Project 1: Gene Expression Prediction using Genetic Markers

Background and Introduction

As explained in the class, the primary goal of this project is to build machine learning algorithms for predicting gene expression levels using genotypes of cis-SNPs. This is an active research area in genetics and genomics, the following papers provide necessary background on this topic.

Data Downloading

Download a single zipped tar file project_data.tgz from here. Note that the file size is about 571Mb, make sure you have enough disk space to save and operate on the downloaded file.

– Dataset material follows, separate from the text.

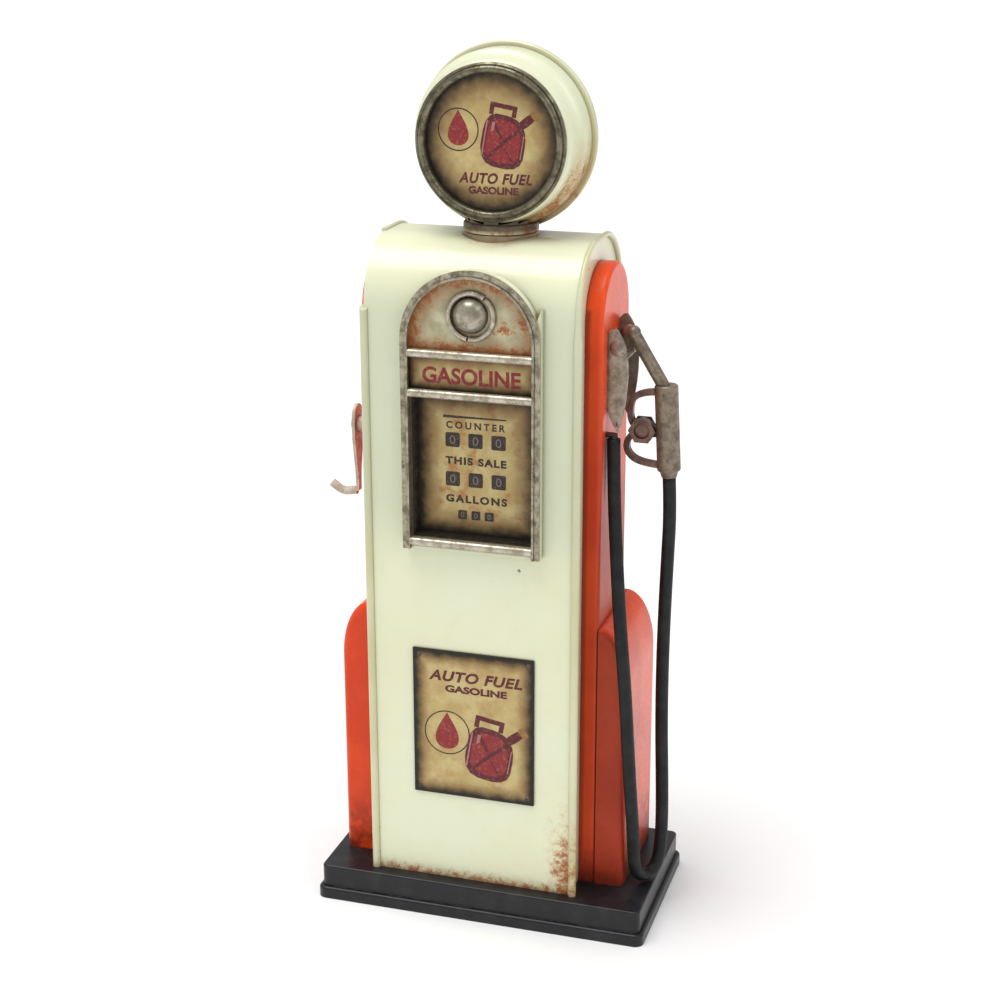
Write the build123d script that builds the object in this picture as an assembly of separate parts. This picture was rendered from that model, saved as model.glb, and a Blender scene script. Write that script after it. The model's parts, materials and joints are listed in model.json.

To decompress the file, run the following command in a UNIX/Linux/Mac terminal

tar zxf project_data.tgz

The whole data set contains text formated data files for 68 genes. There are 3 separate files for each gene:

  1. genotype data for training samples (named as ENSG###.training_geno.dat): genotype data matrix (Nxp) for a given gene. For all genes, training data sample size N=570. The number of cis-SNPs (i.e., the predictors) varies by genes. The summary of distribution of p across 68 genes is given by
   Min. 1st Qu.  Median    Mean 3rd Qu.    Max.
   2178    5200    5736    6618    7056   17060

Note that genotype data file contains a header of SNP names.

  1. phenotype (i.e. expression level) data for training samples (named as ENSG###.training_pheno.dat): gene expression data matrix (Nx1) for a given gene.

  2. genotype data for testing samples (named as ENSG###.testing_geno.dat): genoype data matrix (Mxp) for a given gene. For all genes, testing data sample size M=100. This genotype data file also contains a header of SNP names.

You may use/modify the following R code to test the downloaded training data by performing single SNP association analysis

# load in training genotype data
d = read.table("ENSG00000211955.2.training_geno.dat",head=T)
dim(d)
# load in gene expression data
y = as.matrix(read.table("ENSG00000211955.2.training_pheno.dat"))
# get all p-values by single SNP association testing
pval = apply(d,2,function(x) summary(lm(y~x))$coef[2,4])
summary(pval)

Specific Aims

You can choose one of the following two tasks to work on.

1. Predicting gene expression-levels of the testing samples

This is a prediction problem. You may choose and implement any algorithm to predict the gene expression levels of the testing samples. The accuracy of the prediction will be judged by the squared rank correlation (R^2) between the predicted values and the actual values (not accessible to you)

2. Identify cis-SNPs that associated with gene-expressions

This is a variable selection problem. You may use any algorithm of your choice to identify potentially multiple association signals. (In this case, the testing genotype data may not be useful to you.) Importantly, some measurement/quantification/justification of the type I errors of your identified signals is required.